The way you love your child may send induce stress and poor mental health outcomes
It is no wonder that as Pia entered a huge milestone in leaving home for college, she couldn’t handle the stress. She was dealing with guilt at leaving June and feared not living up to Marty’s expectations. The stress was so great that she started binge drinking with her fraternity mates, and allowed herself to be induced into group sex, while others recorded it and posted it on social media. Pia was so angry about the postings that she lost it, sending menacing threats and stalking the person who posted Pia’s shameful orgy. College authorities reported her stalking behavior to the police. At first her shame and guilt about letting down her parents and brother covered her rage.
It wasn’t until her parents realized that Pia had been charged with assault during a rageful altercation with the person who posted the video, that they became aware of how serious the situation was.

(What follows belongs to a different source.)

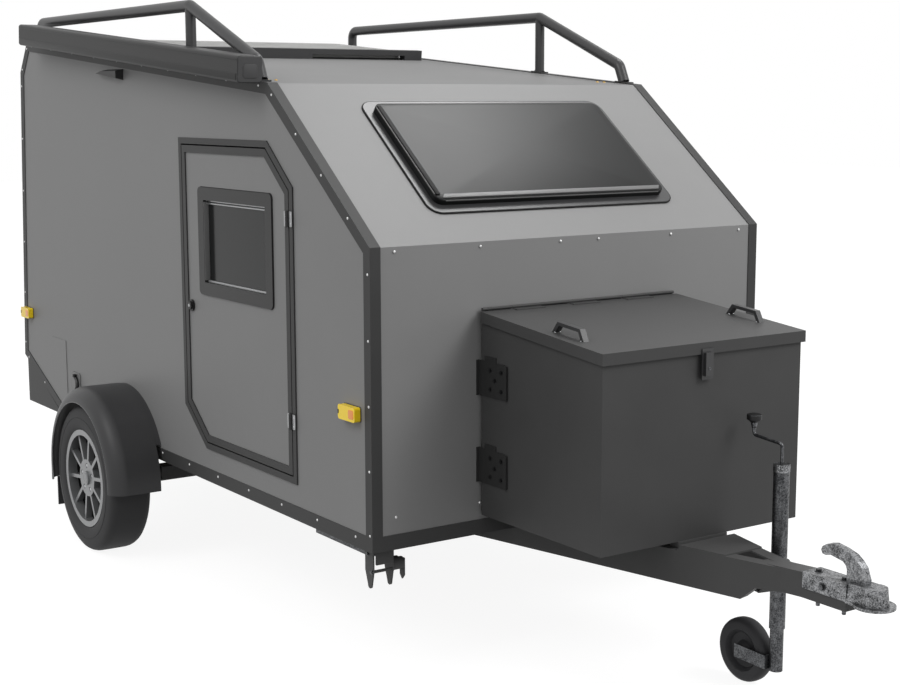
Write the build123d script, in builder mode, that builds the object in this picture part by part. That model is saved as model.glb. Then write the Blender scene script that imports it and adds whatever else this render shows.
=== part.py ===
from build123d import *
import math
import os

os.makedirs("parts", exist_ok=True)

# A mini caravan, in millimetres: +X forward to the coupling, +Z up, door side at -Y.
# The origin lies on the ground under the middle of the whole length.

# Body profile, seen from the door side
BODY_LENGTH = 3064.0
NOSE_REACH = 1325.0
BODY_WIDTH = 1600.0
FLOOR_Z = 400.0
FRONT_TOP_Z = 1338.0
SLOPE_RUN = 629.0
SLOPE_TOP_Z = 1830.0
ROOF_RUN = 2241.0
ROOF_PITCH = 5.05
REAR_CHAMFER_RUN = 97.0
REAR_CHAMFER_DROP = 129.0
REAR_FOOT_Z = 620.0
DEPARTURE_RUN = 484.0

# Sandwich panels and edge trims
WALL = 28.0
FLOOR_THICK = 36.0
TRIM_THICK = 3.0
TRIM_LEG = 38.0
SILL_BAND = 48.0

# Door, its sizes along X counted back from the front wall
DOOR_FRONT = 470.0
DOOR_REAR = 1322.0
DOOR_BOTTOM = 522.0
DOOR_TOP = 1642.0
DOOR_TOP_CUT = (172.0, 145.0)
DOOR_FOOT_CUT = (174.0, 140.0)
FRAME_BAND = 22.0
FRAME_LINER = 8.0
DOOR_GAP = 5.0
DOOR_EDGE_BAND = 25.0
DOOR_PROUD = 5.0
HINGE_RADIUS = 6.5
HINGE_HEIGHT = 52.0
HINGE_LEAF = 20.0
HINGE_LEAF_THICK = 3.0
HINGE_HEIGHTS = (1395.0, 731.0)
KNUCKLE_GAP = 1.0
HINGE_PIN_RADIUS = 3.0
HINGE_PIN_CLEARANCE = 0.1
LOCK_BACK = 1245.0
LOCK_Z = 1037.0
LOCK_RADIUS = 21.0
LOCK_PROUD = 14.0

# Side windows: one in the door, one like it in the left wall
WINDOW_WIDTH = 557.0
WINDOW_HEIGHT = 383.0
WINDOW_BAND = 45.0
WINDOW_LINER = 10.0
WINDOW_CORNER = 18.0
WINDOW_BACK = 891.5
WINDOW_Z = 1278.5
WINDOW_PROUD = 6.0
PANE_DEPTH = 20.0
PANE_THICK = 5.0

# Front window on the slope
FRONT_WINDOW_WIDTH = 1010.0
FRONT_WINDOW_HEIGHT = 556.0
FRONT_WINDOW_CORNER = 45.0
FRONT_WINDOW_UP = 413.0
FRONT_FRAME_PROUD = 6.0
FRONT_OPENING_WIDTH = 920.0
FRONT_OPENING_HEIGHT = 450.0
FRONT_PANE_WIDTH = 950.0
FRONT_PANE_HEIGHT = 490.0
FRONT_PANE_CORNER = 30.0
FRONT_PANE_THICK = 22.0

# Roof: awning cassette, rails and hatch
AWNING_DEPTH = 90.0
AWNING_HEIGHT = 87.0
AWNING_LENGTH = 2045.0
AWNING_START = 640.0
AWNING_OFF_WALL = 13.0
AWNING_CORNER = 12.0
BRACKET_LENGTH = 60.0
BRACKET_HEIGHT = 60.0
BRACKET_THICK = 3.0
BRACKET_FOOT = 45.0
BRACKET_SHARES = (0.15, 0.52, 0.88)
RAIL_RADIUS = 21.0
RAIL_OFF_CENTRE = 779.0
RAIL_TOP_Z = 2105.0
RAIL_REAR_BACK = 2735.0
RAIL_POST_BACK = 1238.0
RAIL_KNEE_BACK = 735.0
RAIL_KNEE_HEIGHT = 60.0
RAIL_FOOT_BACK = 705.0
RAIL_BEND = 36.0
RAIL_FOOT_THICK = 5.0
RAIL_FOOT_LENGTH = 70.0
RAIL_FOOT_WIDTH = 36.0
HATCH_LENGTH = 570.0
HATCH_WIDTH = 1240.0
HATCH_HEIGHT = 38.0
HATCH_BACK = 2040.0
HATCH_CORNER = 30.0
BAR_DEPTH = 40.0
BAR_THICK = 23.0
BAR_TOP = 43.0
BAR_LENGTH = 1400.0
BAR_FOOT_WIDTH = 90.0
BAR_BLOCK_WIDTH = 288.0

# Running gear
TYRE_RADIUS = 292.8
TYRE_WIDTH = 175.0
TYRE_FACE = 1000.0
TYRE_BULGE_DROP = 54.0
TYRE_SHOULDER = ((5.0, 24.0), (14.0, 8.5), (33.0, 0.0))
AXLE_BACK = 1877.0
RIM_LIP_RADIUS = 194.0
RIM_BARREL_RADIUS = 182.0
RIM_WALL = 10.0
RIM_HALF_WIDTH = 80.0
RIM_LIP_THICK = 5.0
BEAD_GAP = 0.3
SPOKE_COUNT = 10
SPOKE_START = 7.0
SPOKE_WIDTH = 14.0
SPOKE_DEPTH = 24.0
SPOKE_SINK = 12.0
HUB_RADIUS = 74.0
HUB_DEPTH = 30.0
BOLT_COUNT = 5
BOLT_CIRCLE = 50.0
BOLT_HOLE = 9.5
BOLT_HOLE_DEPTH = 12.0
HUB_CAP_RADIUS = 28.0
HUB_CAP_PROUD = 8.0
STUB_RADIUS = 20.0
STUB_CLEARANCE = 0.05
STUB_LENGTH = 42.0
AXLE_SQUARE = 60.0
AXLE_AHEAD = 150.0
ARM_WIDTH = 30.0
ARM_HEIGHT = 56.0
ARM_PLANE = 740.0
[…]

As June and Marty tried to get their head around their lovely compliant Pia behaving in this uncontrolled way, they sought out therapy for the family and Pia. The mental health of this young person had been compromised. She acted out, used substances and engaged in anti-social behavior. This is a common precursor of future chronic impulse control problems, OCD and or Eating Disorders – the need to lose control and feel free and then the need to rein it all in.
During the therapy sessions Pia had a safe space to have her feelings of guilt, shame and rage because she felt so uneasy about living her own life away from the family. She spoke of being overwhelmed with June’s several texts a day – which meant Pia couldn’t concentrate on her studies – she had to take care of mom. Marty talked about being too hard on Pia.
June had individual therapy to help establish better personal boundaries – giving Pia a chance to do so herself without feeling like a traitor or abandoner. The way you love your child to promote good mental health is to foster emotional regulation, that builds resiliency.